- **EXERCISE INSTRUCTIONS**
Repeat, exactly, the run of lines that opens with the line containing "# The rear half" and closes with the line containing "before = set(bpy.data.objects)", and leave all other lines out.

§

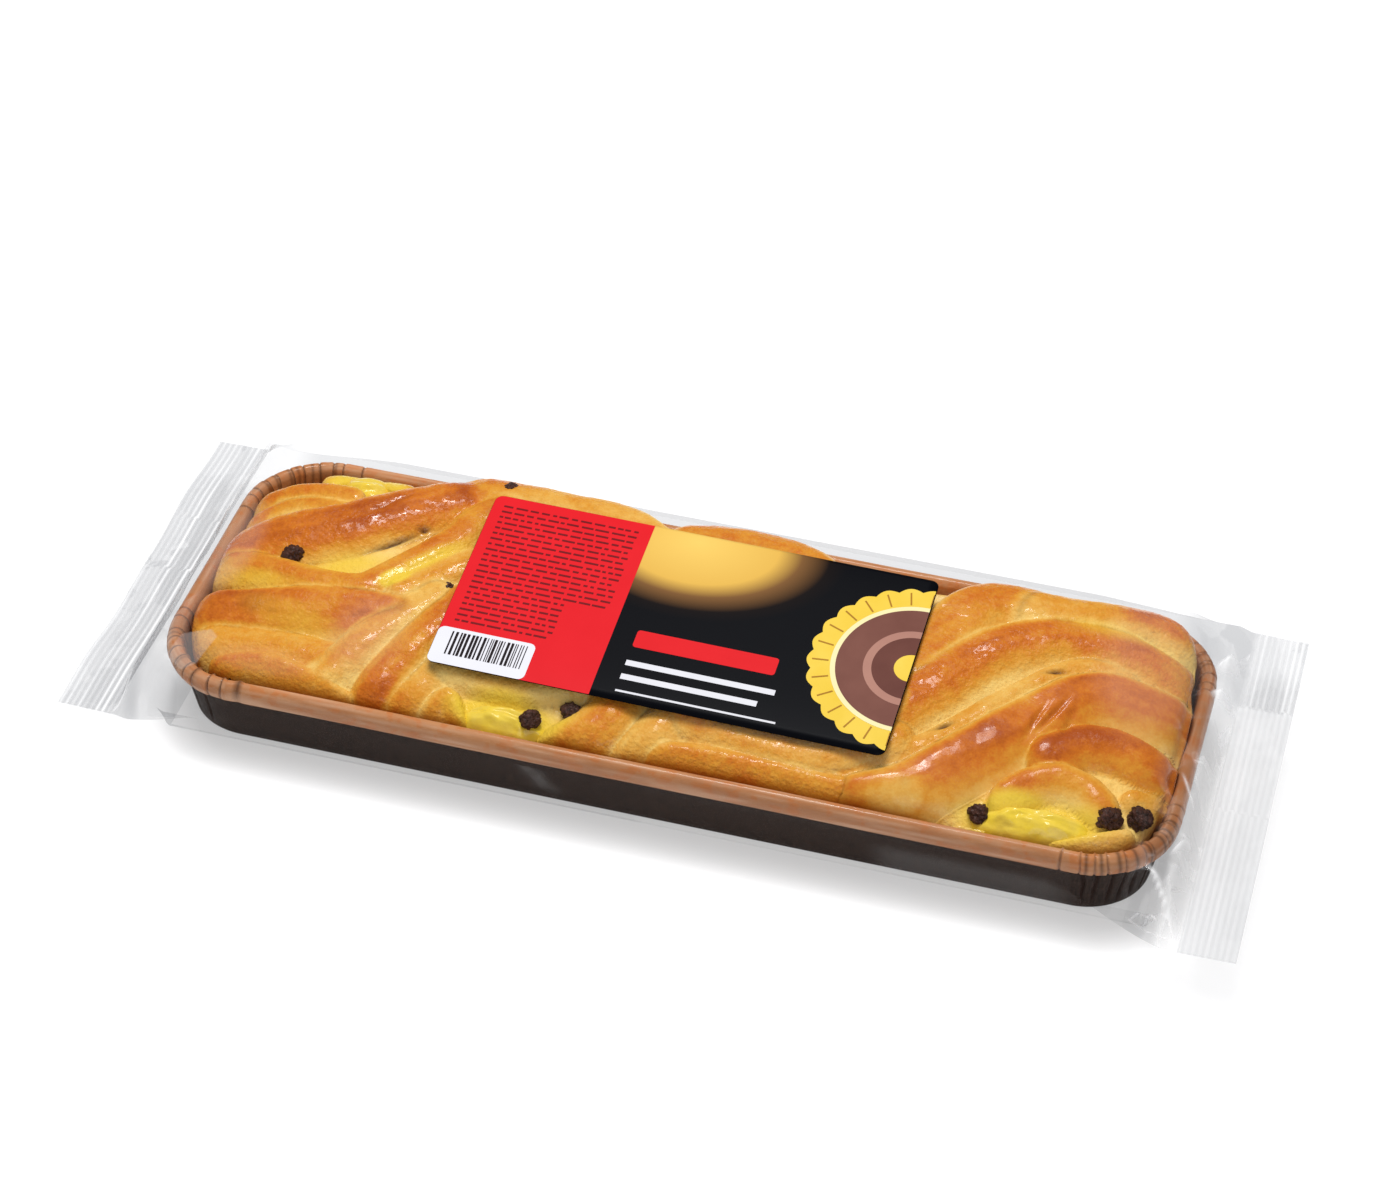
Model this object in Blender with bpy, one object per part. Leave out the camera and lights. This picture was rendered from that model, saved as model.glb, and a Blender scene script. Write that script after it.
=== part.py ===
"""Filled braided sweet bread in a paper baking tray, sealed in a clear film bag with a label on top.

The long side runs along X, the back is at +Y and the tray stands on z = 0.
Sizes are in millimetres until a mesh is made.
"""
import math

import bmesh
import bpy
import numpy as np
from mathutils import Matrix, Vector, noise

MM = 0.001
GAP = 0.35

# Paper tray: the outline is a rounded rectangle that narrows towards the base.
TRAY_LENGTH = 306.0
TRAY_WIDTH = 111.0
TRAY_HEIGHT = 26.2
TRAY_CORNER = 27.0
BASE_INSET = 7.2
PAPER = 1.0
ROLL_WIDE = 5.0
ROLL_TALL = 7.0
ROLL_START = -75.0
ROLL_END = 150.0
ROLL_STEPS = 6
WALL_TOP_INSET = 3.6
FOOT_ROUND = (2.0, 1.2)
PLEATS = 10
PLEAT_DEPTH = 0.8
FOOT_PLEAT_DEPTH = 0.3
ROLL_PLEAT_DEPTH = 0.56

# Loaf: it fills the tray and rises in a crown that leans to the back.
LOAF_INSET_TOP = 6.3
LOAF_INSET_FOOT = 10.0
LOAF_FOOT = PAPER + GAP
LOAF_EDGE_HEIGHT = 26.0
CROWN_RISE = 12.6
CROWN_LEAN = 0.16
CROWN_HALF_LENGTH = 153.0
CROWN_HALF_WIDTH = 53.0
GROOVE_FLOOR = 4.5
BACK_DIP = 4.5
SIDE_SHOULDER = (7.0, 4.0)
END_SHOULDER = (4.0, 2.5)
CRUMB_LEVEL = 11.0
LOAF_STEP = 1.7
LOAF_TRIANGLES = 4600

# Strands of the braid. Each has its lift over the crown, its half widths on the back
# and front side of its crest, and then points that its crest runs through from left to right.
STRANDS = {
    "great_left": (1.0, 8, 16, (-145, 0), (-136, 5), (-120, 11), (-105, 19), (-90, 30), (-77, 40)),
    "hump_left": (3.5, 8, 17, (-73, 45), (-58, 43), (-42, 40), (-27, 34), (1, 6), (28, -24)),
    "hump_middle": (2.5, 8, 16, (-8, 34), (4, 39), (17, 38), (29, 31), (45, 13), (62, -12)),
    "hump_right": (2.0, 7, 18, (66, 4), (71, 15), (77, 26), (85, 35), (95, 35)),
    "back_right": (2.5, 7, 14, (99, 33), (111, 34), (123, 38), (133, 41), (141, 40)),
    "corner_upper": (-2.5, 3, 8, (-142, 26), (-134, 28), (-126, 29), (-116, 28)),
    "corner_lower": (-3.0, 3, 9, (-142, 17), (-135, 21), (-126, 22), (-116, 21)),
    "corner_crust": (-5.5, 3, 5, (-127, 41), (-121, 46), (-112, 46), (-103, 42)),
    "hook": (0.0, 5, 9, (-142, -6), (-120, -10), (-102, -11), (-94, -5), (-80, 12), (-75, 23), (-67, 35)),
    "wide_left": (0.3, 5, 17, (-140, -23), (-130, -22), (-105, -17), (-86, -16)),
    "low_left": (-1.2, 10, 8, (-136, -38), (-124, -38), (-109, -38), (-99, -40)),
    "dark_front": (0.7, 3, 6, (-131, -47), (-120, -44), (-110, -45), (-92, -50)),
    "inner_left": (0.3, 5, 9, (-87, -8), (-76, 2), (-68, 8), (-56, 12), (-42, 14)),
    "slant_a": (0.0, 8, 6, (-99, -44), (-94, -35), (-89, -26), (-77, -9)),
    "slant_b": (0.5, 8, 10, (-85, -52), (-81, -38), (-70, -13), (-60, -2), (-48, 4)),
    "slant_c": (-0.5, 7, 8, (-75, -50), (-69, -38), (-63, -26), (-52, -14), (-38, -6)),
    "pool_lip": (0.0, 4, 4, (-66, -51), (-62, -43), (-58, -49)),
    "over_pool": (-1.0, 9, 4, (-66, -34), (-44, -35), (-26, -31)),
    "middle": (0.0, 10, 11, (-25, -52), (-17, -43), (-13, -34), (-17, -20), (-27, -6), (-40, 3)),
    "middle_front": (-0.5, 7, 8, (-6, -52), (-3, -43), (3, -32), (9, -22)),
    "under_label": (-0.5, 10, 5, (6, -35), (20, -37), (48, -39), (68, -29)),
    "long_front": (0.5, 5, 8, (2, -51), (7, -47), (20, -46), (60, -47), (74, -42)),
    "glossy": (1.0, 6, 17, (62, -46), (76, -38), (94, -19), (109, -3), (117, 4), (127, 7), (147, 8)),
    "thin_right": (-1.0, 4, 5, (56, -41), (76, -27), (94, -7), (110, 9), (120, 13), (129, 12)),
    "arc": (0.8, 6, 17, (60, -20), (70, -7), (86, 12), (103, 23), (113, 25), (127, 24), (147, 21)),
    "lens": (0.8, 5, 10, (112, -20), (120, -14), (129, -12), (138, -13), (147, -15)),
    "cap": (0.0, 4, 8, (103, -37), (109, -31), (117, -28), (125, -29), (131, -33)),
    "front_lip": (-1.0, 3, 4, (93, -51), (106, -51), (121, -50), (139, -42)),
    "end_bump": (-1.5, 4, 5, (139, -28), (147, -27)),
}
BACK_DROP = 0.95
FRONT_DROP = 0.55
BACK_POWER = 2.4
FRONT_POWER = 1.6
ROUTE_STEP = 1.5
FLANK_SLOPE = 3.0
CREASE = 0.35

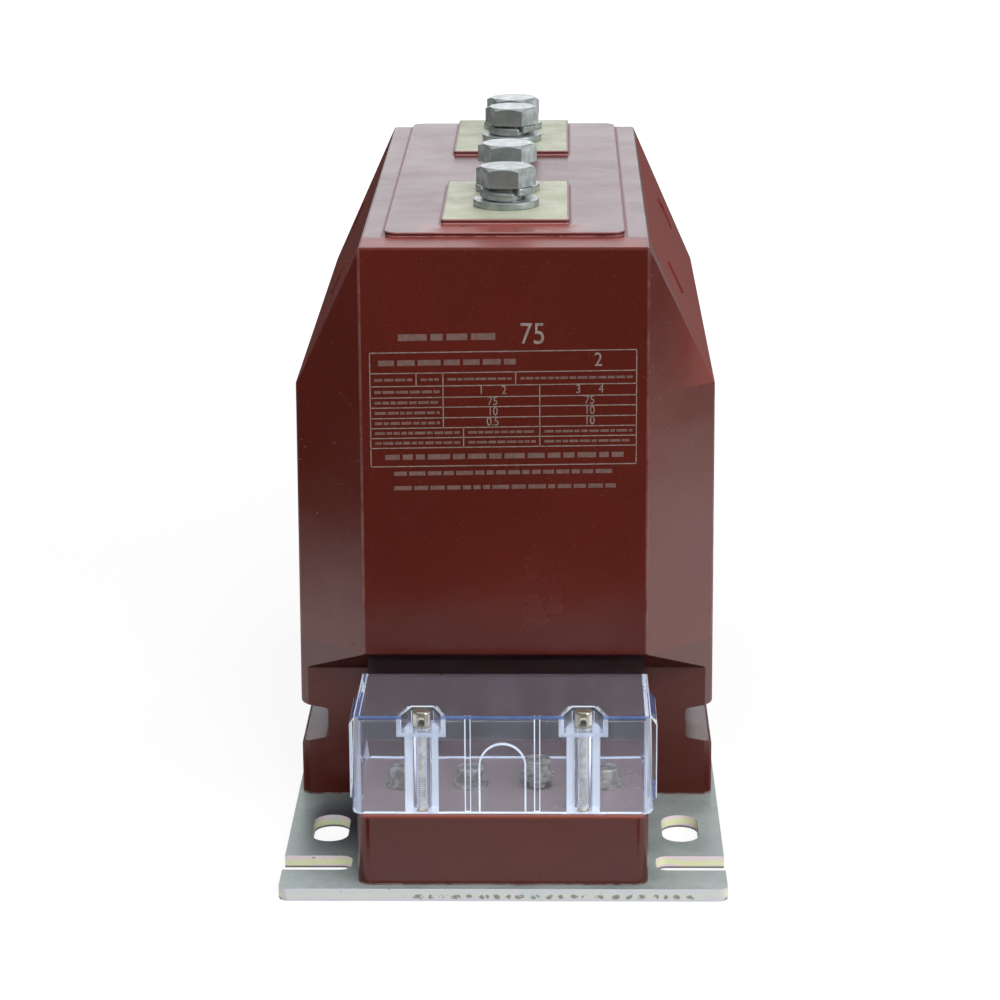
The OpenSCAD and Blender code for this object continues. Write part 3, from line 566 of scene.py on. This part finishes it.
def tin_plating(tree, shader):
    cloud = span(tree, noise(tree, 60, detail=5, rough=0.65), 0.3, 0.7)
    colour = blend(tree, cloud, srgb(186, 189, 164), srgb(204, 207, 187))
    brushed = noise(tree, 1200, detail=2, stretch=(1, 0.06, 1), seed=5)
    colour = blend(tree, span(tree, brushed, 0.4, 0.7, 0, 0.3), colour, srgb(194, 196, 175))
    stain = span(tree, noise(tree, 420, detail=3, seed=41), 0.70, 0.74, 0, 0.7)
    fill(
        tree, shader, Base_Color=blend(tree, stain, colour, srgb(120, 112, 100)), Metallic=0.25,
        Roughness=span(tree, cloud, 0, 1, 0.58, 0.46), Normal=bump(tree, brushed, 0.02 * MM),
    )


def seal_metal(tree, shader):
    head = span(tree, axes(tree, place(tree))[2], SEAL_HEAD_Z - 0.5 * MM, SEAL_HEAD_Z + 0.5 * MM)
    cloud = span(tree, noise(tree, 500, detail=4), 0.3, 0.7)
    colour = blend(tree, cloud, srgb(186, 184, 172), srgb(232, 228, 220))
    colour = blend(tree, product(tree, head, 0.6), colour, srgb(206, 200, 180))
    fill(
        tree, shader, Base_Color=colour, Metallic=span(tree, head, 0, 1, 0.3, 0.8),
        Roughness=span(tree, head, 0, 1, 0.3, 0.16),
    )


def metal(dark, light, rough, scale=200, metallic=0.9):
    """A plain metal with soft clouds between two colours."""
    def build(tree, shader):
        cloud = span(tree, noise(tree, scale, detail=4), 0.3, 0.7)
        fill(
            tree, shader, Base_Color=blend(tree, cloud, srgb(*dark), srgb(*light)),
            Metallic=metallic, Roughness=span(tree, cloud, 0, 1, rough + 0.1, rough),
        )
    return build


tin_finish = finish_material("tin_plating", tin_plating)
seal_finish = finish_material("seal_metal", seal_metal)
brass_finish = finish_material("brass", metal((176, 138, 66), (208, 172, 98), 0.3))
# A darker copy of the brass, as a painted shade on the small screws' inserts, where one shows under
# the loose screw.
shaded_brass_finish = finish_material("shaded_brass", metal((70, 58, 40), (104, 86, 56), 0.45))
copper_finish = finish_material("copper", metal((150, 78, 44), (196, 112, 70), 0.32))
core_finish = finish_material("core_steel", metal((92, 96, 100), (126, 130, 134), 0.4))
# The seal screws' threads get a darker, duller metal than the shanks above them.
dark_thread_finish = finish_material(
    "dark_thread", metal((96, 96, 88), (140, 138, 128), 0.4, scale=500, metallic=0.5)
)
print(len(bpy.data.materials), "materials so far")

# %% [markdown]
# ## Clear polycarbonate
# A moulded cover is real glass to the renderer: light bends at every wall, and the walls' edges
# collect it. It needs five kinds of the same plastic, from clear walls to milky edges, because a
# real edge scatters light that a perfect one lets through. The milky edges are also painted
# highlights, near white and little clear, and the blue rims are painted light for the light piped
# along them. Faint blue tints give the cool edges of the photograph, and a noise in the roughness
# gives the handling scratches.

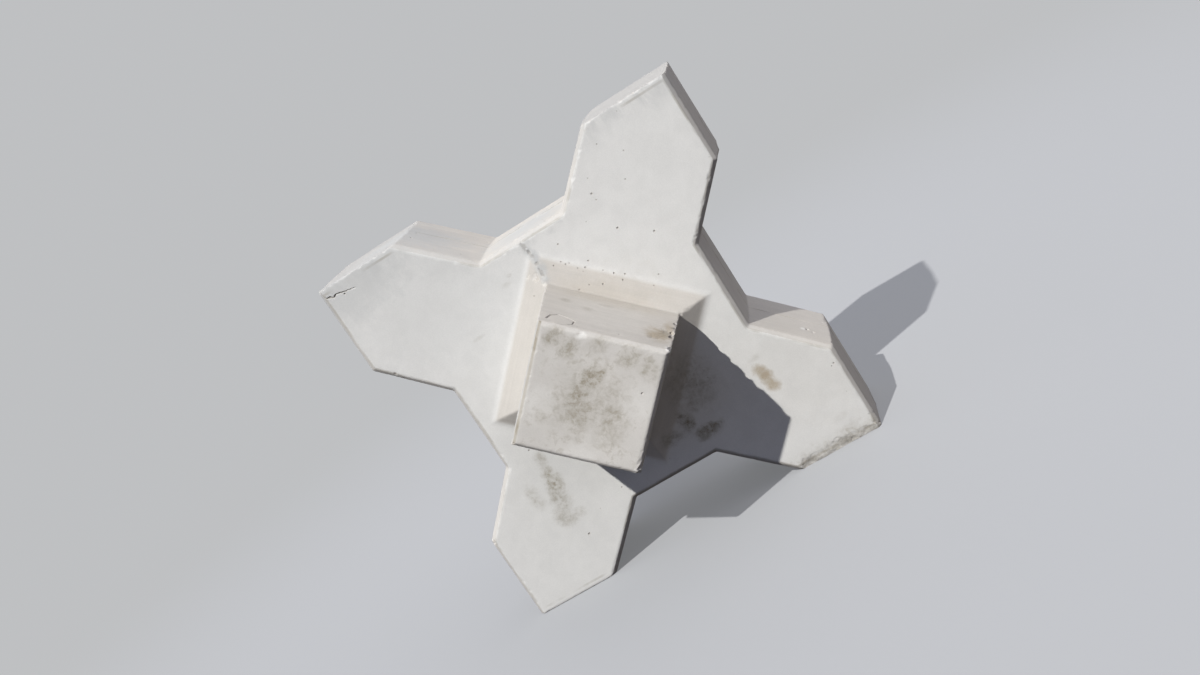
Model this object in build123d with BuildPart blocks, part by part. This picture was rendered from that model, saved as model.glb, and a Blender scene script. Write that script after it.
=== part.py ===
from build123d import *
import os
from math import atan2, radians, sqrt, tan

# A concrete armour unit for a breakwater, cast in one piece. Four legs make a
# thick cross that stands upright on two of its legs, and a square nose tapers
# out of each of its two broad faces. Lengths are in millimetres, angles in
# degrees. +Z is up, the noses point along Y, and the origin lies on the ground
# midway between the two feet.

# The four-legged body, measured on the joint of the two mould halves
body_span = 2360.0
body_thickness = 740.0
leg_end_width = 560.0
notch_floor_width = 540.0
notch_depth = 338.0

# The mould halves are drawn apart from the joint, so every formed side leans in
mould_draft = 1.6
face_edge_chamfer = 24.0

# The noses, and the flares that they grow out of. A flare spreads until its
# corners leave this much flat land before the chamfers of the notches, and its
# rounded foot runs this far out over the broad face.
nose_span = 2200.0
nose_tip_width = 706.0
nose_root_width = 768.0
nose_tip_chamfer = 20.0
flare_height = 72.0
flare_corner_land = 80.8
flare_foot_run = 28.4

# A nose is a square turned so that its flat sides face the legs
nose_turn = 45.0

half_span = body_span / 2
half_thickness = body_thickness / 2
mouth_reach = half_span - leg_end_width
notch_floor_reach = half_span - notch_depth
flank_slope = (mouth_reach - notch_floor_width / 2) / notch_depth

# The mould runs on past the poured top and the ground by this much, so that
# both can be cut flat where the sides have leaned in
trim = half_thickness * tan(radians(mould_draft)) + face_edge_chamfer

# The flare, from the land that its corners leave, and the radius of its foot
flare_width = sqrt(2) * (notch_floor_reach - trim - flare_corner_land)
flare_reach = (flare_width - nose_root_width) / 2
flare_angle = atan2(flare_height, flare_reach)
flare_foot_radius = flare_foot_run / tan(flare_angle / 2)

# Upright planes: the mould joint through the middle, then the front face, the
# top of the flare and the tip of the nose, one after the other towards -Y
joint_plane = Plane(origin=(0, 0, half_span), x_dir=(1, 0, 0), z_dir=(0, -1, 0))
face_plane = joint_plane.offset(half_thickness)
root_plane = face_plane.offset(flare_height)
tip_plane = joint_plane.offset(nose_span / 2)


with BuildPart() as armour_unit:
    # The front half of the cross, drawn out of its mould half
    with BuildSketch(joint_plane):
        with BuildLine() as outline:
            quarter = Polyline(
                (0, notch_floor_reach),
                (notch_floor_width / 2, notch_floor_reach),
                (mouth_reach + flank_slope * trim, half_span + trim),
                (half_span, half_span + trim),
                (half_span, mouth_reach),
                (notch_floor_reach, notch_floor_width / 2),
                (notch_floor_reach, 0),
            )
            mirror(quarter, about=Plane.YZ)
            mirror(outline.line, about=Plane.XZ)
        make_face()
    extrude(amount=half_thickness, taper=mould_draft)

    # A chamfer along the formed edges of the broad face
    broad_face = armour_unit.faces().sort_by(Axis.Y)[0]
    chamfer(broad_face.edges(), length=face_edge_chamfer)

    # The poured top is struck off level and the feet take the flat of the
    # ground, so the edges there are sharp
    split(bisect_by=Plane.XY, keep=Keep.TOP)
    split(bisect_by=Plane.XY.offset(body_span), keep=Keep.BOTTOM)

    # The flare, with mitred corners, from the broad face to the root of the nose
    with BuildSketch(face_plane):
        Rectangle(flare_width, flare_width, rotation=nose_turn)
    with BuildSketch(root_plane):
        Rectangle(nose_root_width, nose_root_width, rotation=nose_turn)
    loft(ruled=True)

    # The four edges at the foot of the flare run out softly into the broad face
    face_edges = armour_unit.edges().filter_by_position(Axis.Y, -half_thickness, -half_thickness)
    flare_foot = face_edges.sort_by_distance(face_plane.origin)[:4]
    fillet(flare_foot, radius=flare_foot_radius)

    # The nose, tapering to its flat tip
    with BuildSketch(root_plane):
        Rectangle(nose_root_width, nose_root_width, rotation=nose_turn)
    with BuildSketch(tip_plane):
        Rectangle(nose_tip_width, nose_tip_width, rotation=nose_turn)
    loft(ruled=True)
    nose_tip = armour_unit.faces().sort_by(Axis.Y)[0]
    chamfer(nose_tip.edges(), length=nose_tip_chamfer)

    # The rear half is the same, joined to the front half in one pour
    mirror(about=Plane.XZ)

armour_unit.part.label = "armour_unit"

os.makedirs("parts", exist_ok=True)
export_step(armour_unit.part, "parts/armour_unit.step")

concrete_volume = armour_unit.part.volume / 1e9
print(f"concrete volume {concrete_volume:.3f} cubic metres")
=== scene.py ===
from math import radians

import bmesh
import bpy
import numpy as np
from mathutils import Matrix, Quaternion, Vector, kdtree


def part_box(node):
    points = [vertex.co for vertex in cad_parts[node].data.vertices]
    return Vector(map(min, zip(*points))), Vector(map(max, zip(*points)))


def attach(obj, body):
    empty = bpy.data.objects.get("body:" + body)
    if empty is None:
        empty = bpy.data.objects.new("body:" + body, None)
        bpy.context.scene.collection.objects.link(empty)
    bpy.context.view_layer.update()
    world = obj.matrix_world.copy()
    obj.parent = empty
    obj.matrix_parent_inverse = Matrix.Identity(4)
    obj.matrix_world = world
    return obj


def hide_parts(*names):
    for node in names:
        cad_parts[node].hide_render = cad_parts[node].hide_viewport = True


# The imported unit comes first, so that what follows can take its sizes
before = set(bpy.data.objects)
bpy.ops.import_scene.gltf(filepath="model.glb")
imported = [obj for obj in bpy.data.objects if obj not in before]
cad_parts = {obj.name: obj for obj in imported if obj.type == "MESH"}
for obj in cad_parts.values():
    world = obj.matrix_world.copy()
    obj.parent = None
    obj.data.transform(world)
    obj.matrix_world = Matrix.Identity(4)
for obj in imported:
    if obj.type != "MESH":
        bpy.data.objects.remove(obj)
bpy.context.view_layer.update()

bl_info = {
    "name": "Cast breakwater armour unit",
    "version": (1, 1, 0),
    "blender": (4, 5, 0),
    "location": "View3D > Sidebar > Armour unit",
    "description": "Finishes a cast concrete armour unit with worn arrises, spalls, pinholes and stains",
    "category": "Object",
}

# Lengths are in metres. The unit stands on its feet at z = 0, its noses point
# along Y, and the seam of the two mould halves lies in the plane y = 0.
unit_low, unit_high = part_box("armour_unit")
SPAN = unit_high.z
HALF_SPAN = SPAN / 2
TIP_Y = unit_low.y
FACE_Y = -0.37

# The outline of the broad face, from the middle of the cross
NOTCH_FLOOR = 0.842
NOTCH_HALF_WIDTH = 0.27
MOUTH = 0.62
FACE_RIM = 0.034

# The square tip of a nose, from its middle to its side
TIP_HALF_WIDTH = 0.353

# The flare with its cream tone ends at this distance from the seam
FLARE_END = 0.46

# The sides of a nose face halfway between X and Z, by this share of each
DIAGONAL = 0.7071

# Points this close to the bed or to a struck top belong to it
FLAT_BAND = 0.004


# Sizes and colours that a user would change


class UnitWear(bpy.types.PropertyGroup):
    grain: bpy.props.FloatProperty(
        name="Grain", description="Spacing of the points that carry the relief",
        default=0.006, min=0.003, max=0.03, unit="LENGTH")
    arris_passes: bpy.props.IntProperty(
        name="Arris wear", description="How often the arrises are rubbed down", default=2, min=0, max=40)
    crumble: bpy.props.FloatProperty(
        name="Crumble", description="How far the formed arrises have crumbled in small lumps",
        default=0.0032, min=0.0, unit="LENGTH")
    top_crumble: bpy.props.FloatProperty(
        name="Crumble of the struck rims", description="The same for the sharp rims of the struck tops",
        default=0.0115, min=0.0, unit="LENGTH")
    seam_height: bpy.props.FloatProperty(
        name="Seam height", description="Height of the mortar ridge at the joint of the mould halves",
        default=0.003, min=0.0, unit="LENGTH")
    seam_width: bpy.props.FloatProperty(
        name="Seam width", description="Width of that ridge", default=0.012, min=0.002, unit="LENGTH")
    trowel_depth: bpy.props.FloatProperty(
        name="Trowel marks", description="Depth of the hollows in the struck tops",
        default=0.006, min=0.0, unit="LENGTH")
    foot_loss: bpy.props.FloatProperty(
        name="Foot loss", description="Depth of the ragged break along the front of one foot",
        default=0.012, min=0.0, unit="LENGTH")
    spall_count: bpy.props.IntProperty(
        name="Spalls", description="Small breaks scattered along the arrises", default=130, min=0)
    pinhole_count: bpy.props.IntProperty(
        name="Pinholes", description="Air holes scattered over the formed faces", default=260, min=0)
    triangles: bpy.props.IntProperty(
        name="Triangles", description="Most triangles that the finished unit has", default=190000, min=20000)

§

- **ANSWER IN FULL**
    # The rear half is the same, joined to the front half in one pour
    mirror(about=Plane.XZ)

armour_unit.part.label = "armour_unit"

os.makedirs("parts", exist_ok=True)
export_step(armour_unit.part, "parts/armour_unit.step")

concrete_volume = armour_unit.part.volume / 1e9
print(f"concrete volume {concrete_volume:.3f} cubic metres")
=== scene.py ===
from math import radians

import bmesh
import bpy
import numpy as np
from mathutils import Matrix, Quaternion, Vector, kdtree


def part_box(node):
    points = [vertex.co for vertex in cad_parts[node].data.vertices]
    return Vector(map(min, zip(*points))), Vector(map(max, zip(*points)))


def attach(obj, body):
    empty = bpy.data.objects.get("body:" + body)
    if empty is None:
        empty = bpy.data.objects.new("body:" + body, None)
        bpy.context.scene.collection.objects.link(empty)
    bpy.context.view_layer.update()
    world = obj.matrix_world.copy()
    obj.parent = empty
    obj.matrix_parent_inverse = Matrix.Identity(4)
    obj.matrix_world = world
    return obj


def hide_parts(*names):
    for node in names:
        cad_parts[node].hide_render = cad_parts[node].hide_viewport = True


# The imported unit comes first, so that what follows can take its sizes
before = set(bpy.data.objects)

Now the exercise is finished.